Task inputs
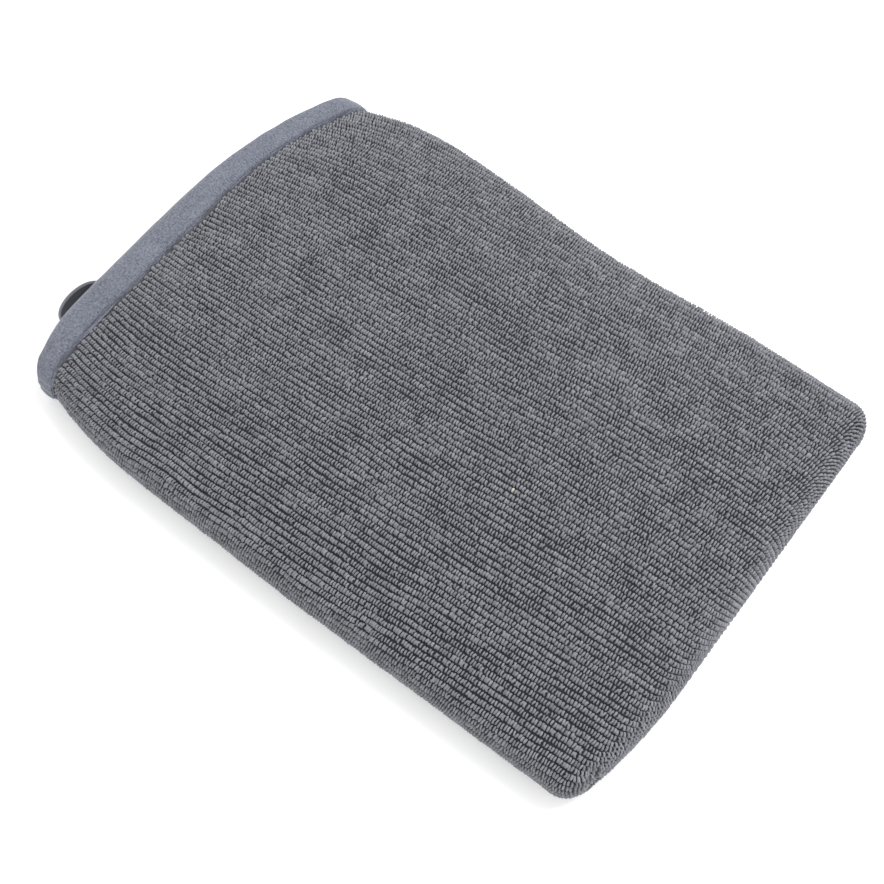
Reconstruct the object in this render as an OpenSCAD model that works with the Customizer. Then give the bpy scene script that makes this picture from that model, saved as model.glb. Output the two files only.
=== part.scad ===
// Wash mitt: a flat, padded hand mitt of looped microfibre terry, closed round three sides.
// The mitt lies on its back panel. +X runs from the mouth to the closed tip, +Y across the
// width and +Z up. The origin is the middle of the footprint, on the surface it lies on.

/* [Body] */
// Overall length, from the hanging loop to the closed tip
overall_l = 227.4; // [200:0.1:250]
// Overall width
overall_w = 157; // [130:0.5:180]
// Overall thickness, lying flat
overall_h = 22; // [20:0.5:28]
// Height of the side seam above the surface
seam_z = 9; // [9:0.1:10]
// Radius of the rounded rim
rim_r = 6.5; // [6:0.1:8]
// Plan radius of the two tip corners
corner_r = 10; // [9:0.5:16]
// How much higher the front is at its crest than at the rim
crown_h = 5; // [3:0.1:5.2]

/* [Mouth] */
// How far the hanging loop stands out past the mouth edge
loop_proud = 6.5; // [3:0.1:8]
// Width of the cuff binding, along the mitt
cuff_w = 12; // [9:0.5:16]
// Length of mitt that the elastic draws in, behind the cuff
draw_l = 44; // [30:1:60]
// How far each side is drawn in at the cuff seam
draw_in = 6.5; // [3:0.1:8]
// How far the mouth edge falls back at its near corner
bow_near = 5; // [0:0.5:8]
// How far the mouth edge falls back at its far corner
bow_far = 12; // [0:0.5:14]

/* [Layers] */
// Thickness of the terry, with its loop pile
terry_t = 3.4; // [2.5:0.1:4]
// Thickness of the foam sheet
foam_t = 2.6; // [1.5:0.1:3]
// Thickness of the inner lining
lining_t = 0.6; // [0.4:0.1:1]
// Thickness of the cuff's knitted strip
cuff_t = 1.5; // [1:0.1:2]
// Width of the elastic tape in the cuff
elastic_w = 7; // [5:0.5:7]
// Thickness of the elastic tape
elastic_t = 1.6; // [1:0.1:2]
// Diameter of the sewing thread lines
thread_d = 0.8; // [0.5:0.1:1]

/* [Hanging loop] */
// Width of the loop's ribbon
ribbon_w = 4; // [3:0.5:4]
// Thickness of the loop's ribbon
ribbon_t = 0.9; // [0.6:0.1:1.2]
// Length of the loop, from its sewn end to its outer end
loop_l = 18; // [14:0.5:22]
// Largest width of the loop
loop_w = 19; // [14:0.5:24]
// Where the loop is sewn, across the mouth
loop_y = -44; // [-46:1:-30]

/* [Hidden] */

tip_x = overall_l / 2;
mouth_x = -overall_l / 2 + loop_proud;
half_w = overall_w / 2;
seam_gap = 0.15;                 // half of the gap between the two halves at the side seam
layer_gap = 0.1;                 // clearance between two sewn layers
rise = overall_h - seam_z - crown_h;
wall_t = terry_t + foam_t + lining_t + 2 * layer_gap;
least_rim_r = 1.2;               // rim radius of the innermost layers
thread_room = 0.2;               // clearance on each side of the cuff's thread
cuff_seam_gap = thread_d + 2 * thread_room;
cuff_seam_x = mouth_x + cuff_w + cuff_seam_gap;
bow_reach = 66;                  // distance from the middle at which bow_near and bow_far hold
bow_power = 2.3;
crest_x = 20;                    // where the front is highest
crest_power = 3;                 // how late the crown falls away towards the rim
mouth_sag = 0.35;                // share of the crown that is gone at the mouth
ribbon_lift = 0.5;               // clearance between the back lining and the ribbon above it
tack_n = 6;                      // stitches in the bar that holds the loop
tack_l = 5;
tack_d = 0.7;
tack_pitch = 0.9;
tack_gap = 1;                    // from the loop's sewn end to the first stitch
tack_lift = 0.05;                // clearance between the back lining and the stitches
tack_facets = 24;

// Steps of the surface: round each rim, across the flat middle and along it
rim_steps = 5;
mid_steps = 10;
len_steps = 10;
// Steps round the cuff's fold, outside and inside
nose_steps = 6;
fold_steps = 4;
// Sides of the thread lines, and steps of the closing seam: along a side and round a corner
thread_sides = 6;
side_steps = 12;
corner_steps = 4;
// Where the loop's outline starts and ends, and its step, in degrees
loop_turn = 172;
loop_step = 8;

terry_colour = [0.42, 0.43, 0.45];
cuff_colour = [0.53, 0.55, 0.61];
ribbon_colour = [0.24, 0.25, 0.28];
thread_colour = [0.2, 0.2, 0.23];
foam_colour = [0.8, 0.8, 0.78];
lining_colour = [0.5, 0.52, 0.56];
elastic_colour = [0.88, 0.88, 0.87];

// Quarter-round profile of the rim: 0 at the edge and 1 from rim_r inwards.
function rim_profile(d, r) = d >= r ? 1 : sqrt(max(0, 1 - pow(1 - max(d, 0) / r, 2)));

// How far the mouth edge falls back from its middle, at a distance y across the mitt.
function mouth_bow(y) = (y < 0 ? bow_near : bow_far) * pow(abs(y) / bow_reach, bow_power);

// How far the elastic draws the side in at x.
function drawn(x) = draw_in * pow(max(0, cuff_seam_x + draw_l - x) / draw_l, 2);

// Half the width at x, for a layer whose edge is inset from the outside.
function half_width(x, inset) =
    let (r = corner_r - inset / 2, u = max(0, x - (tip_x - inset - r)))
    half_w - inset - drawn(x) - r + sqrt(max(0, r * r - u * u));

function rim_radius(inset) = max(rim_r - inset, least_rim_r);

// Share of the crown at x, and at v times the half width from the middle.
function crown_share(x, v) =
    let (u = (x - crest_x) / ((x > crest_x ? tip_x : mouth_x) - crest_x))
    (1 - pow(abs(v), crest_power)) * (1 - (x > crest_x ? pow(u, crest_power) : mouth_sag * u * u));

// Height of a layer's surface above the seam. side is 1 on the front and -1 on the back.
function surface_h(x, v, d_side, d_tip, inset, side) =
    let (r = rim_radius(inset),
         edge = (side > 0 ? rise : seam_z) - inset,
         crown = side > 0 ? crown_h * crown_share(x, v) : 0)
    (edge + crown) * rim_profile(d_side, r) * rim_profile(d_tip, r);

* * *

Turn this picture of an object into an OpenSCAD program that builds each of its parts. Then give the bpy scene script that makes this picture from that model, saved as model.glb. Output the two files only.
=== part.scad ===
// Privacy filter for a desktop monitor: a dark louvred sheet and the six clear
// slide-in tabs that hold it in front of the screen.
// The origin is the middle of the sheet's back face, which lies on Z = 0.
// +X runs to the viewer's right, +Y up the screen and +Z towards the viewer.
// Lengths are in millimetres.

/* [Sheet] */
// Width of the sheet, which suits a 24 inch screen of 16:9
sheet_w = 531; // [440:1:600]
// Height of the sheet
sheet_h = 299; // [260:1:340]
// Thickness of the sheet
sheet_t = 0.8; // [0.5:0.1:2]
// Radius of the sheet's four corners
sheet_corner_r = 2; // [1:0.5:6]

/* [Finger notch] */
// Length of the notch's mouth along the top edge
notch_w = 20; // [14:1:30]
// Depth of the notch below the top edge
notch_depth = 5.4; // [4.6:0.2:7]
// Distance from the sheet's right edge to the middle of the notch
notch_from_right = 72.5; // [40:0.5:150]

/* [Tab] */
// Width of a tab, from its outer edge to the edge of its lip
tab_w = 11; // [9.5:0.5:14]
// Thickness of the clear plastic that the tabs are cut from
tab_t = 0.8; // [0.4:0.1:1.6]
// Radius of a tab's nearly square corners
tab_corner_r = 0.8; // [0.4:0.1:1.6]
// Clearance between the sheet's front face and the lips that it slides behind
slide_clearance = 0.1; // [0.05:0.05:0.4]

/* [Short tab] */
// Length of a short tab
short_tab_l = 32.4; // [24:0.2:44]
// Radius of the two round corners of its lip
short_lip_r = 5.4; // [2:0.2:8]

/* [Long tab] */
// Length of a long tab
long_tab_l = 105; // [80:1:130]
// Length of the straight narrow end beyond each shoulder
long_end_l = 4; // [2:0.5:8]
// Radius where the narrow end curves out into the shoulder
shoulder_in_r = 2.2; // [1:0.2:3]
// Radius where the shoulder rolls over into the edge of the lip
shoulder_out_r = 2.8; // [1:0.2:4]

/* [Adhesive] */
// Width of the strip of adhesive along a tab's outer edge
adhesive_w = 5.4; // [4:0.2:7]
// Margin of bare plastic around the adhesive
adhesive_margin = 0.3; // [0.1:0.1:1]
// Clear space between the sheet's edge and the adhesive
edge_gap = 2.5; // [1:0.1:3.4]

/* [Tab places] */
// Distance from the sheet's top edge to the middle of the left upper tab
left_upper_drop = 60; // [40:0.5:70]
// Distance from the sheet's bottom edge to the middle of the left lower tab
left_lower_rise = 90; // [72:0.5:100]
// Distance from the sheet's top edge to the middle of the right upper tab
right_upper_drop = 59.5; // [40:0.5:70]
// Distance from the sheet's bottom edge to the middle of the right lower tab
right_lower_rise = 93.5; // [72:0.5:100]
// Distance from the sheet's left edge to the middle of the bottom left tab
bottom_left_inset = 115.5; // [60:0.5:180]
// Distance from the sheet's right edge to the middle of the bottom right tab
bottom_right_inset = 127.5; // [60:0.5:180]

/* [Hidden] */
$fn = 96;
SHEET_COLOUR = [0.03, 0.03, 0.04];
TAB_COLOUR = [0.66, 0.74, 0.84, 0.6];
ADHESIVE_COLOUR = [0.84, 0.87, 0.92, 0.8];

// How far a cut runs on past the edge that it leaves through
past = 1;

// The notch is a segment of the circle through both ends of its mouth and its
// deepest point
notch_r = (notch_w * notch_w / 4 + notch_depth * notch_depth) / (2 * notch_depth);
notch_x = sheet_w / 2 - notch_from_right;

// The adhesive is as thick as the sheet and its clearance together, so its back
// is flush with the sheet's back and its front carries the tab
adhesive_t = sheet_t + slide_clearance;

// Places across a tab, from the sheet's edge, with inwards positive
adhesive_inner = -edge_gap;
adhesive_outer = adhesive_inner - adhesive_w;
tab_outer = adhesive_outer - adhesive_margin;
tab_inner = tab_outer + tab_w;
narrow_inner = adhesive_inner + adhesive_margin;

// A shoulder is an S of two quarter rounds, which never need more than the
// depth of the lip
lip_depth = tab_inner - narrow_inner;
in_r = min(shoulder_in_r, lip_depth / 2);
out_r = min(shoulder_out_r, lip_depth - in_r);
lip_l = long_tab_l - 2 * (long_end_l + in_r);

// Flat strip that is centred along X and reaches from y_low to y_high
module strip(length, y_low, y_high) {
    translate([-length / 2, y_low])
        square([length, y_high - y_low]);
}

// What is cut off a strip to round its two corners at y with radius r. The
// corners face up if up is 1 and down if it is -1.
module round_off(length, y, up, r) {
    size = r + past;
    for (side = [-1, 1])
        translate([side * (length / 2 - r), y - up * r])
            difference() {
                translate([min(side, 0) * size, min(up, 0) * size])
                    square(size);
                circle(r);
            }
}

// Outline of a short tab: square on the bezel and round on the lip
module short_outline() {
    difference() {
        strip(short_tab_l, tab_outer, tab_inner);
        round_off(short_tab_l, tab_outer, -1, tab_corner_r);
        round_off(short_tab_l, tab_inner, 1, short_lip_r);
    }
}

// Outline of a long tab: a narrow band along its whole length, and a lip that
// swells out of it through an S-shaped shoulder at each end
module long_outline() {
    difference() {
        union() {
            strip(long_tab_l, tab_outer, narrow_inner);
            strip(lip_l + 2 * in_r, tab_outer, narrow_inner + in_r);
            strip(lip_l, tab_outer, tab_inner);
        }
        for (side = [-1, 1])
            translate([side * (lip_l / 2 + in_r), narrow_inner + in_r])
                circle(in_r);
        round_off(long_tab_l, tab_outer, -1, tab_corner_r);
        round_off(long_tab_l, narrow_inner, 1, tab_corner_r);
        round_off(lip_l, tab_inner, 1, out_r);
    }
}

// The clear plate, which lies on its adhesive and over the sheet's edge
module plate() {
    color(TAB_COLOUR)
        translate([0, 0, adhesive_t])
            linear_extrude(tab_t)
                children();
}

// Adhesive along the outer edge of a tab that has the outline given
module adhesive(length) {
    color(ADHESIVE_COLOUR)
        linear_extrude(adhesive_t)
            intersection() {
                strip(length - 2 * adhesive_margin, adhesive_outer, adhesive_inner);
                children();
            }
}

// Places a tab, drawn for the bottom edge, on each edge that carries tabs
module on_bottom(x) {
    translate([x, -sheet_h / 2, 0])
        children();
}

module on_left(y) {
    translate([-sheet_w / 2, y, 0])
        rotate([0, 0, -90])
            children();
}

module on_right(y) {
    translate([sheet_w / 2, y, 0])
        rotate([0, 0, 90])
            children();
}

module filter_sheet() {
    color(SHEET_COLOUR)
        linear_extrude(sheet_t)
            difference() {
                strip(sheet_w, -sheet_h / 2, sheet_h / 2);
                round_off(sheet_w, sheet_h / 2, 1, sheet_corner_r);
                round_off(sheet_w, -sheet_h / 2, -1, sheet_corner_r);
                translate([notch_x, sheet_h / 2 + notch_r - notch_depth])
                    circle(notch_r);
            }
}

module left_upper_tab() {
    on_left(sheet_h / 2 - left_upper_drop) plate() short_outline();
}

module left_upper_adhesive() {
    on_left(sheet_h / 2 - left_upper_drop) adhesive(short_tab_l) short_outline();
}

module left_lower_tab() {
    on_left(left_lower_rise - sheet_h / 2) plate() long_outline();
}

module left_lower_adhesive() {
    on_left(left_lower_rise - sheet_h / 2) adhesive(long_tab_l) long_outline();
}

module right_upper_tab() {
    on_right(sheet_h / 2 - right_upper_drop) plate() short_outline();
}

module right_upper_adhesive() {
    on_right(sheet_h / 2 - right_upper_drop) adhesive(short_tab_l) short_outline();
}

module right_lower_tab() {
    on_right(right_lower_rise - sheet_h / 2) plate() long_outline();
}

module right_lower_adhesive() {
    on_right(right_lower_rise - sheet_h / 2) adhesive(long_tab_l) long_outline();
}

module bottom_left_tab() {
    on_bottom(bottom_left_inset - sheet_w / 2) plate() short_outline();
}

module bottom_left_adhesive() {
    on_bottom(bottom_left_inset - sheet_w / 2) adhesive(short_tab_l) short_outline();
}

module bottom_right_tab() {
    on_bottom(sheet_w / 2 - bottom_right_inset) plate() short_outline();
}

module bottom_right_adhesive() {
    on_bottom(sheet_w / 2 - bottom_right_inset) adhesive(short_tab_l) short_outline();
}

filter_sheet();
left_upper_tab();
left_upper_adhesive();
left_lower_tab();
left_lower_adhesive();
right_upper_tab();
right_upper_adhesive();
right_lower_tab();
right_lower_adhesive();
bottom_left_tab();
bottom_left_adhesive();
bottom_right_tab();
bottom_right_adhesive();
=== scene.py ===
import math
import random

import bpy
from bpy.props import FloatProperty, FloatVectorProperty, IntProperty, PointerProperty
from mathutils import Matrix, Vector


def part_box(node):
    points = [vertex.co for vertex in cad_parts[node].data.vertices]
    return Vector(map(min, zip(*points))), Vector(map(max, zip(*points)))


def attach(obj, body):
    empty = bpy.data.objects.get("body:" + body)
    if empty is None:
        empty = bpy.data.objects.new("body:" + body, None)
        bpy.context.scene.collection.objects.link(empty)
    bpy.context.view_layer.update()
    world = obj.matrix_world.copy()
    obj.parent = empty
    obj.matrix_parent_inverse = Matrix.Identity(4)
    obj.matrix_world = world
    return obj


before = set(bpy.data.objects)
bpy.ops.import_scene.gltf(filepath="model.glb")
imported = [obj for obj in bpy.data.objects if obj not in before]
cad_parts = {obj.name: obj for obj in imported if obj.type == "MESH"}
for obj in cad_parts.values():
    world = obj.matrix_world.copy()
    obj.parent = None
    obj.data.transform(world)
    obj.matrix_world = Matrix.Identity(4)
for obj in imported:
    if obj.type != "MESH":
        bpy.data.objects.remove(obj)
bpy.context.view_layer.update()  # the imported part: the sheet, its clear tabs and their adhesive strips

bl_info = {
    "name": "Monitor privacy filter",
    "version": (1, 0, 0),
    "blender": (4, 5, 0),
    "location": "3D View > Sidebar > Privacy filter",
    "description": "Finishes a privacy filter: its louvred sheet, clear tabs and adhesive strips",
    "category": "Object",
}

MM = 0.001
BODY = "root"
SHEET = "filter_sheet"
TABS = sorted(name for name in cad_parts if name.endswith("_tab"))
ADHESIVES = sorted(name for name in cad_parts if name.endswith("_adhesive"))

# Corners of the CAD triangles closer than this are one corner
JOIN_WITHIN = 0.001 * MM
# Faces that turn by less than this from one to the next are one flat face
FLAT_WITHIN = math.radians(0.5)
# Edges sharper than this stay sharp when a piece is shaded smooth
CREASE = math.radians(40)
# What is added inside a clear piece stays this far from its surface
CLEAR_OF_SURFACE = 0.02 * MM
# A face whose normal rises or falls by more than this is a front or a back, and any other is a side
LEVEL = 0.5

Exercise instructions
The required output is an exact reproduction of the lines starting at the one that contains "points = [vertex.co" and ending at the one that contains "their adhesive strips". Both boundary lines belong to it.

The output
    points = [vertex.co for vertex in cad_parts[node].data.vertices]
    return Vector(map(min, zip(*points))), Vector(map(max, zip(*points)))


def attach(obj, body):
    empty = bpy.data.objects.get("body:" + body)
    if empty is None:
        empty = bpy.data.objects.new("body:" + body, None)
        bpy.context.scene.collection.objects.link(empty)
    bpy.context.view_layer.update()
    world = obj.matrix_world.copy()
    obj.parent = empty
    obj.matrix_parent_inverse = Matrix.Identity(4)
    obj.matrix_world = world
    return obj


before = set(bpy.data.objects)
bpy.ops.import_scene.gltf(filepath="model.glb")
imported = [obj for obj in bpy.data.objects if obj not in before]
cad_parts = {obj.name: obj for obj in imported if obj.type == "MESH"}
for obj in cad_parts.values():
    world = obj.matrix_world.copy()
    obj.parent = None
    obj.data.transform(world)
    obj.matrix_world = Matrix.Identity(4)
for obj in imported:
    if obj.type != "MESH":
        bpy.data.objects.remove(obj)
bpy.context.view_layer.update()  # the imported part: the sheet, its clear tabs and their adhesive strips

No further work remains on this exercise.